Copy every record below exactly.
==========
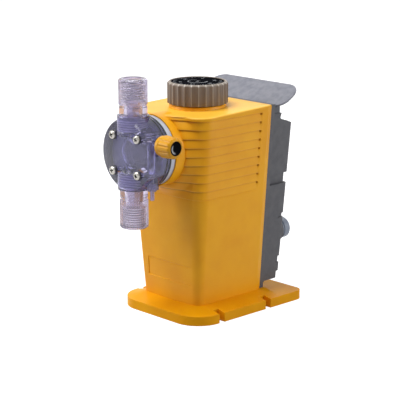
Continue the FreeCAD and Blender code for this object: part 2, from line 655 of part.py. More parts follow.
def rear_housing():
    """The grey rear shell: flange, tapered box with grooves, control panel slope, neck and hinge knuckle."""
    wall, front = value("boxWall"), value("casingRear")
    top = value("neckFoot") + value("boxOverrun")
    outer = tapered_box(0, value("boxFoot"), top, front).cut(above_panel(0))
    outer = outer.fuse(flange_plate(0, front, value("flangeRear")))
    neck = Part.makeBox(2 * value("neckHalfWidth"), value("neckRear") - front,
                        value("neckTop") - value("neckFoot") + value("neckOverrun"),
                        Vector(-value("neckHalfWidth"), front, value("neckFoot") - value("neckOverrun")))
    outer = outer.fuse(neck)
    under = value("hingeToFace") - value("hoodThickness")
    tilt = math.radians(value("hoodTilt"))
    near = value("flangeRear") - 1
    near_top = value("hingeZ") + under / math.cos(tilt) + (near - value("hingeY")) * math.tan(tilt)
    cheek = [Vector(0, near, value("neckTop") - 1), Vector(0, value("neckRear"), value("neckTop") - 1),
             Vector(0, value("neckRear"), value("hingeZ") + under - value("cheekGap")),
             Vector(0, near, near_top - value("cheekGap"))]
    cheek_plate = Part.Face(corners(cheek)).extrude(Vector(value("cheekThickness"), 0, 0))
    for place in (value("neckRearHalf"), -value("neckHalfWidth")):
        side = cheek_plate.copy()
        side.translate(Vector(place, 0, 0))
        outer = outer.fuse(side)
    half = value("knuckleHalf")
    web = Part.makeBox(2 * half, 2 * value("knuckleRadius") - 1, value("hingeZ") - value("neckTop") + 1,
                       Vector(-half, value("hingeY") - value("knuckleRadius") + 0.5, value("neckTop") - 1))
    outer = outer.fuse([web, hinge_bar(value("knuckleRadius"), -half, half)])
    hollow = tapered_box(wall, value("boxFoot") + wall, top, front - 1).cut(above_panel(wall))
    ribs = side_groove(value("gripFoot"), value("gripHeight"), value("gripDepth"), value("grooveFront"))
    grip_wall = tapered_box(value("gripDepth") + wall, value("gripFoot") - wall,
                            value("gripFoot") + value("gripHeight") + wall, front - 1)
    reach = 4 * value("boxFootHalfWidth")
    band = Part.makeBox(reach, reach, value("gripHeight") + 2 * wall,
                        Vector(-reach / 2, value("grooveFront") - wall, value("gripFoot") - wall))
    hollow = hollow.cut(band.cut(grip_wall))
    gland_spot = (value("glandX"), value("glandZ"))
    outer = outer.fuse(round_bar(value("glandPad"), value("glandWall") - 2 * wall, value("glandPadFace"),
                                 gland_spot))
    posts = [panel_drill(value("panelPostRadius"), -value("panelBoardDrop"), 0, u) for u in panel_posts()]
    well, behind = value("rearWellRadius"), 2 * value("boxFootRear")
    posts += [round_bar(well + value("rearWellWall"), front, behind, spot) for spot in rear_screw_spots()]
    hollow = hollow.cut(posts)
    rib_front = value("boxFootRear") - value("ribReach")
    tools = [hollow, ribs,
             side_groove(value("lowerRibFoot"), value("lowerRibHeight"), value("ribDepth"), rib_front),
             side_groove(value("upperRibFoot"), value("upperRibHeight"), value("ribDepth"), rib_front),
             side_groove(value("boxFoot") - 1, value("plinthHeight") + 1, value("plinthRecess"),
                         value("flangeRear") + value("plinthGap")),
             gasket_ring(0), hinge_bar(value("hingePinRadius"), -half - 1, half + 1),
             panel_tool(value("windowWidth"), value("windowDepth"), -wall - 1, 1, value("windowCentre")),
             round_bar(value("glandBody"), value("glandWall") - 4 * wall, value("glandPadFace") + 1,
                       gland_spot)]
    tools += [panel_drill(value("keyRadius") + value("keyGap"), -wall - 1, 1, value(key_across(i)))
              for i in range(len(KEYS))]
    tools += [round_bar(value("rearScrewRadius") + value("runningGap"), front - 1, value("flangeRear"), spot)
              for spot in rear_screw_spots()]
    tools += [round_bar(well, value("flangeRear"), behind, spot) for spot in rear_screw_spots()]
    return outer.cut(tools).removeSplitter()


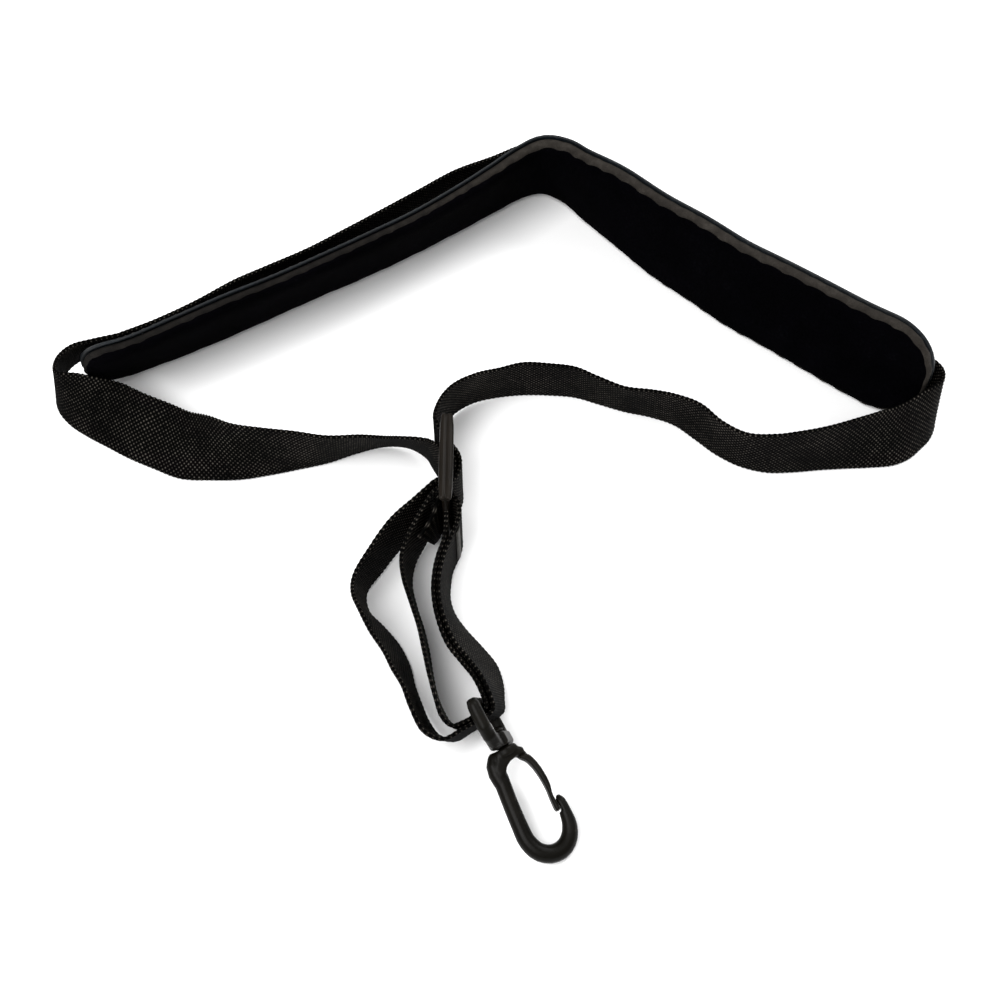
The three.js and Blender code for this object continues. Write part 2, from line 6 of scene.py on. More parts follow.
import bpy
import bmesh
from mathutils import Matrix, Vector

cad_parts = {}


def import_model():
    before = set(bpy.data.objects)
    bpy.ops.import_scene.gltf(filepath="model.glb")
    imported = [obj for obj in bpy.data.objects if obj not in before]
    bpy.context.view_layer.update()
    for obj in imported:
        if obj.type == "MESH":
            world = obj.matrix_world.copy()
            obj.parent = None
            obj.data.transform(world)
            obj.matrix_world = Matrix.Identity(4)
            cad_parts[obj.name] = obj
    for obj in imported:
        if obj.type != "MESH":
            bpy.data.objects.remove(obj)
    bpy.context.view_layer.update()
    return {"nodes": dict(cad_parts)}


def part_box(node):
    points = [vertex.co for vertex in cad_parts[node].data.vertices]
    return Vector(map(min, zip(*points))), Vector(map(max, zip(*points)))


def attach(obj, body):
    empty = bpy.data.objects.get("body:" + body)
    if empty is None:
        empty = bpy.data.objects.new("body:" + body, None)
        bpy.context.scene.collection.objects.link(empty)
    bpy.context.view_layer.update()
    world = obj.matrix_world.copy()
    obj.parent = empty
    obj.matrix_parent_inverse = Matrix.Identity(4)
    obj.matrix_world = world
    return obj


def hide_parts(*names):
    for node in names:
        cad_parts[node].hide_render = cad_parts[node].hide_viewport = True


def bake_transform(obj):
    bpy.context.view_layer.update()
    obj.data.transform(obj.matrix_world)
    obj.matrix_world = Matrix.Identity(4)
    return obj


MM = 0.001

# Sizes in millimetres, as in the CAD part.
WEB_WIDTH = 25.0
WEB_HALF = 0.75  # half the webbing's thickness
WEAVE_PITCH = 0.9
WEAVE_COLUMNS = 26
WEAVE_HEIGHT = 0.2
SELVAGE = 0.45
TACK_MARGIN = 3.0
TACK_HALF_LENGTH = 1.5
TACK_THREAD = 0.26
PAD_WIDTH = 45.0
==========
▶ **Written response**
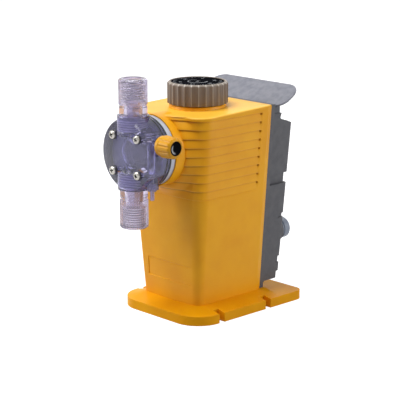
Continue the FreeCAD and Blender code for this object: part 2, from line 655 of part.py. More parts follow.
def rear_housing():
    """The grey rear shell: flange, tapered box with grooves, control panel slope, neck and hinge knuckle."""
    wall, front = value("boxWall"), value("casingRear")
    top = value("neckFoot") + value("boxOverrun")
    outer = tapered_box(0, value("boxFoot"), top, front).cut(above_panel(0))
    outer = outer.fuse(flange_plate(0, front, value("flangeRear")))
    neck = Part.makeBox(2 * value("neckHalfWidth"), value("neckRear") - front,
                        value("neckTop") - value("neckFoot") + value("neckOverrun"),
                        Vector(-value("neckHalfWidth"), front, value("neckFoot") - value("neckOverrun")))
    outer = outer.fuse(neck)
    under = value("hingeToFace") - value("hoodThickness")
    tilt = math.radians(value("hoodTilt"))
    near = value("flangeRear") - 1
    near_top = value("hingeZ") + under / math.cos(tilt) + (near - value("hingeY")) * math.tan(tilt)
    cheek = [Vector(0, near, value("neckTop") - 1), Vector(0, value("neckRear"), value("neckTop") - 1),
             Vector(0, value("neckRear"), value("hingeZ") + under - value("cheekGap")),
             Vector(0, near, near_top - value("cheekGap"))]
    cheek_plate = Part.Face(corners(cheek)).extrude(Vector(value("cheekThickness"), 0, 0))
    for place in (value("neckRearHalf"), -value("neckHalfWidth")):
        side = cheek_plate.copy()
        side.translate(Vector(place, 0, 0))
        outer = outer.fuse(side)
    half = value("knuckleHalf")
    web = Part.makeBox(2 * half, 2 * value("knuckleRadius") - 1, value("hingeZ") - value("neckTop") + 1,
                       Vector(-half, value("hingeY") - value("knuckleRadius") + 0.5, value("neckTop") - 1))
    outer = outer.fuse([web, hinge_bar(value("knuckleRadius"), -half, half)])
    hollow = tapered_box(wall, value("boxFoot") + wall, top, front - 1).cut(above_panel(wall))
    ribs = side_groove(value("gripFoot"), value("gripHeight"), value("gripDepth"), value("grooveFront"))
    grip_wall = tapered_box(value("gripDepth") + wall, value("gripFoot") - wall,
                            value("gripFoot") + value("gripHeight") + wall, front - 1)
    reach = 4 * value("boxFootHalfWidth")
    band = Part.makeBox(reach, reach, value("gripHeight") + 2 * wall,
                        Vector(-reach / 2, value("grooveFront") - wall, value("gripFoot") - wall))
    hollow = hollow.cut(band.cut(grip_wall))
    gland_spot = (value("glandX"), value("glandZ"))
    outer = outer.fuse(round_bar(value("glandPad"), value("glandWall") - 2 * wall, value("glandPadFace"),
                                 gland_spot))
    posts = [panel_drill(value("panelPostRadius"), -value("panelBoardDrop"), 0, u) for u in panel_posts()]
    well, behind = value("rearWellRadius"), 2 * value("boxFootRear")
    posts += [round_bar(well + value("rearWellWall"), front, behind, spot) for spot in rear_screw_spots()]
    hollow = hollow.cut(posts)
    rib_front = value("boxFootRear") - value("ribReach")
    tools = [hollow, ribs,
             side_groove(value("lowerRibFoot"), value("lowerRibHeight"), value("ribDepth"), rib_front),
             side_groove(value("upperRibFoot"), value("upperRibHeight"), value("ribDepth"), rib_front),
             side_groove(value("boxFoot") - 1, value("plinthHeight") + 1, value("plinthRecess"),
                         value("flangeRear") + value("plinthGap")),
             gasket_ring(0), hinge_bar(value("hingePinRadius"), -half - 1, half + 1),
             panel_tool(value("windowWidth"), value("windowDepth"), -wall - 1, 1, value("windowCentre")),
             round_bar(value("glandBody"), value("glandWall") - 4 * wall, value("glandPadFace") + 1,
                       gland_spot)]
    tools += [panel_drill(value("keyRadius") + value("keyGap"), -wall - 1, 1, value(key_across(i)))
              for i in range(len(KEYS))]
    tools += [round_bar(value("rearScrewRadius") + value("runningGap"), front - 1, value("flangeRear"), spot)
              for spot in rear_screw_spots()]
    tools += [round_bar(well, value("flangeRear"), behind, spot) for spot in rear_screw_spots()]
    return outer.cut(tools).removeSplitter()


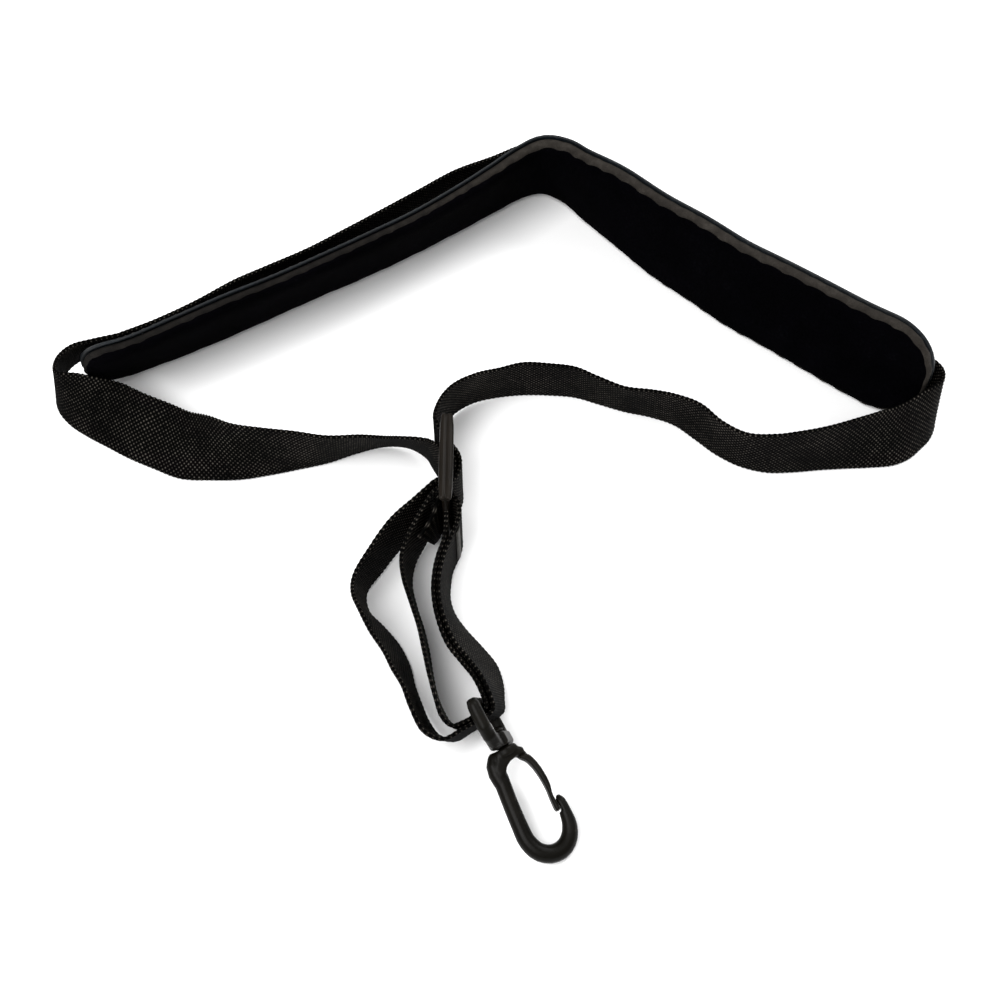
The three.js and Blender code for this object continues. Write part 2, from line 6 of scene.py on. More parts follow.
import bpy
import bmesh
from mathutils import Matrix, Vector

cad_parts = {}


def import_model():
    before = set(bpy.data.objects)
    bpy.ops.import_scene.gltf(filepath="model.glb")
    imported = [obj for obj in bpy.data.objects if obj not in before]
    bpy.context.view_layer.update()
    for obj in imported:
        if obj.type == "MESH":
            world = obj.matrix_world.copy()
            obj.parent = None
            obj.data.transform(world)
            obj.matrix_world = Matrix.Identity(4)
            cad_parts[obj.name] = obj
    for obj in imported:
        if obj.type != "MESH":
            bpy.data.objects.remove(obj)
    bpy.context.view_layer.update()
    return {"nodes": dict(cad_parts)}


def part_box(node):
    points = [vertex.co for vertex in cad_parts[node].data.vertices]
    return Vector(map(min, zip(*points))), Vector(map(max, zip(*points)))


def attach(obj, body):
    empty = bpy.data.objects.get("body:" + body)
    if empty is None:
        empty = bpy.data.objects.new("body:" + body, None)
        bpy.context.scene.collection.objects.link(empty)
    bpy.context.view_layer.update()
    world = obj.matrix_world.copy()
    obj.parent = empty
    obj.matrix_parent_inverse = Matrix.Identity(4)
    obj.matrix_world = world
    return obj


def hide_parts(*names):
    for node in names:
        cad_parts[node].hide_render = cad_parts[node].hide_viewport = True


def bake_transform(obj):
    bpy.context.view_layer.update()
    obj.data.transform(obj.matrix_world)
    obj.matrix_world = Matrix.Identity(4)
    return obj


MM = 0.001

# Sizes in millimetres, as in the CAD part.
WEB_WIDTH = 25.0
WEB_HALF = 0.75  # half the webbing's thickness
WEAVE_PITCH = 0.9
WEAVE_COLUMNS = 26
WEAVE_HEIGHT = 0.2
SELVAGE = 0.45
TACK_MARGIN = 3.0
TACK_HALF_LENGTH = 1.5
TACK_THREAD = 0.26
PAD_WIDTH = 45.0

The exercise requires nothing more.